MY: Well, I grew up in a semi-nomadic lifestyle, and when I wasn't going to school, my father and mother would take me out and go hunting, following the seasons of course, so there was that balance in my education. My mother taught me all the things that I should know about, all the types of things that were in season on the land, and my father taught me things that were in season too, especially the big game. So I had balance in learning how to follow the seasons and going to school as well. There was a big push for me to pick up academic skills, as well as being exposed to and knowing the Western way.

AC: Can you describe the kind of relationship you have to your own Gumatj countries, and how that differs from kinds of relationships you have with your mother's countries and your mother's mother's country, because references to these places and their law crop up again and again in your repertoire?

MY: Okay, well you need to understand the yothu-yindi or 'childmother' structure. Yothu-yindi is a structure that all Yolŋu recognise, and in this worldview, everyone is either Dhuwa or Yirritja.

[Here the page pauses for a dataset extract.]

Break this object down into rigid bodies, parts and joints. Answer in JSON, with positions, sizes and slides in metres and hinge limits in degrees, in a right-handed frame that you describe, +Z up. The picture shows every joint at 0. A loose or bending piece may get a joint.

AC: Your two constitutions.

MY: Yeah, both are equal, parallel and balanced, and everybody has a responsibility to both. So I'm responsible to my father's group which is Yirritja, and I have an extra responsibility to my mother's group which is Dhuwa. I'm an owner in Gumatj country and law. But I am like a manager or a djuŋgayi to my mother's country and law, and to her Gälpu songs and dances. You can see it in ceremonies when djuŋgayi manage their mother's law. Likewise, a Dhuwa person born from my sisters, they have extra responsibilities to our side.

AC: You can potentially inherit from your mother's mother group as well, because once you skip a generation along the mother's line, you're under the same constitution again.

MY: That's right. That's the mother's mother. It's the gutharra-märi (mother's mother-daughter's child) relationship, and that is an important and powerful way to pass responsibility to the next generation.

AC: So really, this system provides a comprehensive set of checks and balances between different Yolŋu groups who might otherwise compete for country and resources.

MY: Well you know, it's just one of those things that Yolŋu have had since day one. We came up with a very acute way of seeing the world, and how things should be shared equally within society without making a federal case out of it.

AC: Speaking of which, Baywara, the song named after your mother's Olive Python ancestor, beautifully describes the concepts that underpin Yolŋu sovereignty. How did you come to compose Baywara?

MY: This is a special song. In 1991, my uncle Dadayŋa Marika, who is considered to be the father of land rights, passed away. We were recording our second album, Tribal Voice, at that time, and when he passed away, we were in a mobile studio at Gunyaŋara. We were sitting outside that evening when he passed away, and we could see lightning talking over the sea and over the freshwater. These two snakes were talking to each other in the freshwater and the saltwater and that inspired me to write this song about Baywara. Dadayŋa was a master of that philosophy and he taught a lot of the ways that Yolŋu are initiated through it.

AC: The song's chorus describes Baywara as 'Maker of the Land, Maker of the Song, Maker of the Constitution'. How do you understand the relationships between those three entities: land, song and constitution?

MY: It's all integral, all one. You can't isolate one from the other. It's all interwoven very tightly and immovably. That is written in our bark paintings, on our log coffins, which are like giant scrolls, and in the many songs sung in any of Arnhem Land's languages. Everyone recognises this. Even down in central Australia where they sing with boomerangs, they talk about the same thing. It's the law. It's the basis from where we come.

AC: How would you describe your own relationship with ancestors, including the people you've known in life, through your own practice as a musician and dancer?

MY: Yeah, if you ever see people dancing at a big ceremony, whether they be Shark people or Stingray people… At that funeral at Dhanaya, you saw my family and me dancing Bäru (Saltwater Crocodile), the Maralitja man. Bäru is another name for Maralitja. Maralitja discovered fire in the beginning. So when you're dancing Bäru, you become. You're transformed into Maralitja. And that's when you say, when talking to the people, that 'I'm the Maralitja. I own the land. I own that philosophy. I own that knowledge. I hold copyright over that land and you can't take that away from me'. The other mala are the same. When the Shark people are doing their Shark dance, they're transformed into the Shark man ancestor. So that's how one becomes transformed into something they want to show, they want to tell, in that most classical way. The classical way of making your point be known is by doing it in unity and strength with your mala. And of course, the yothu-yindi balance is always there in that strength and unity.